Fast forward to a bit of witty banter, some exchanged text messages and a date or two. Presumably he manages to be charming, attractive, or at the very least dedicate enough complimentary attention toward the woman to flatter her. But, things sour and the woman is once again left wondering how and why she’s ended up with another disrespectful asshole. But, this is where we need to pause and ask, is it really a surprise?
In this instance, the type of guy that’s going to come to the surface, be more visible, and most persuasive is most often going to be someone with extremely low levels of empathy and respect. In short? An asshole.

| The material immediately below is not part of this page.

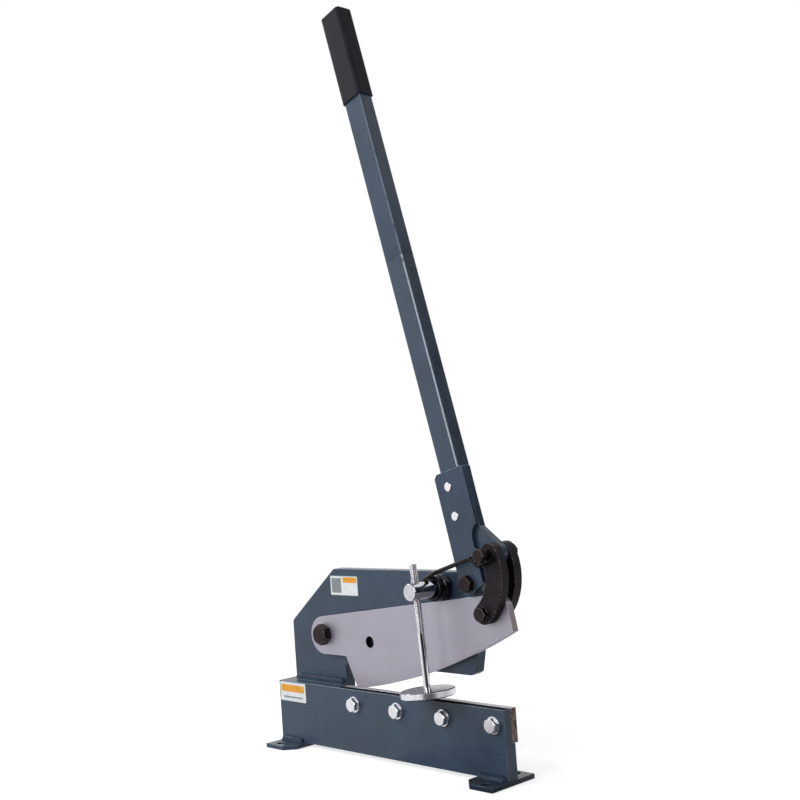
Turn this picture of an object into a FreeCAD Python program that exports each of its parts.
import FreeCAD, Part
import math
import os

# Hand lever shear for cutting sheet and bar, in millimetres.
# X runs along the base from the hinge end to the open end, Y runs from the front of the
# machine to its back, and Z is up. The origin lies on the floor, at the centre of the four
# foot bolt holes.

Vector = FreeCAD.Vector

# Clearances
side_gap = 0.3          # between flat faces that move past each other
running_fit = 0.05      # radial, round a bolt that turns
end_gap = 0.4           # between parts that only meet end to end

# Feet and base
base_length = 437.5
base_height = 85.0
base_thick = 17.0
foot_thick = 6.0
foot_length = 52.0
foot_depth = 78.0
foot_chamfer = 15.0
foot_hole_radius = 5.5
foot_hole_from_end = 20.0
foot_hole_from_edge = 11.0
foot_weld_size = 7.0

# Lower blade in its rebate at the back of the base
blade_thick = 10.0
lower_blade_length = 305.0
lower_blade_height = 41.5
blade_seat_cover = 12.0     # base metal left in front of the lower blade
blade_bolt_from_heel_end = 33.0
blade_bolt_from_end = 18.0
blade_bolt_drop = 19.5
blade_bolt_count = 4

# Body plate and the block that carries it
plate_thick = 16.0
plate_top = 251.0
plate_shoulder_z = 173.5
plate_shoulder_run = 100.5
plate_drop = 45.0           # overlap of the plate and its block below the base's top
plate_arm_z = 120.0
spacer_from_blade = 14.25   # between the block and the end of the lower blade
throat_from_spacer = 4.5
plate_low_before_lever = 13.5
plate_high_past_lever = 16.0
plate_corner = 8.0
plate_weld_size = 6.0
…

Of course, this doesn’t mean that every guy that strikes up a conversation or approaches a woman at random fits that profile. It does, however, go a long way towards explaining why, time and time again, many women find themselves sitting across the table from someone who doesn’t respect them, who regularly violates their barriers and who is unreliable, deceptive or untrustworthy.
What does this ultimately mean for individuals seeking healthy interactions? It means there are no good, clear, and clean alternatives. But, it also means that it’s essential that we carefully examine our behavior and acknowledge that it doesn’t take place in a vacuum Every time we interact with a member of the opposite sex, we’re existing as part of a greater interplay by individuals and culture which adds an oppressive level of context to how we interact. My encouragement to men is to act with respect, to seek to be the best individual you can, and to work to find ways to acknowledge and then positively alter the nature of these interactions. My advice for women is to be aware of how you’re subconsciously vetting suitors and the very real impact that has on shaping who you end up with.
As with many observations throughout this blog, this applies beyond the sphere of relationships. When you meet and interact with someone, regardless of whether it’s tied to love, travel or business and when that person shows a fundamental lack of regard for the messages you’re sending, show extra care and caution.
Ultimately, one of the best litmus tests for choosing the people you spend time with, is asking a simple question “Does this individual seem like he/she has, can and will put themselves in my shoes?” if the answer is no, then it’s time to get as far away as possible, as quickly as possible. You’ve found yourself in the company of a predator, and that predator will likely spin tales of gold if it gets them what they want.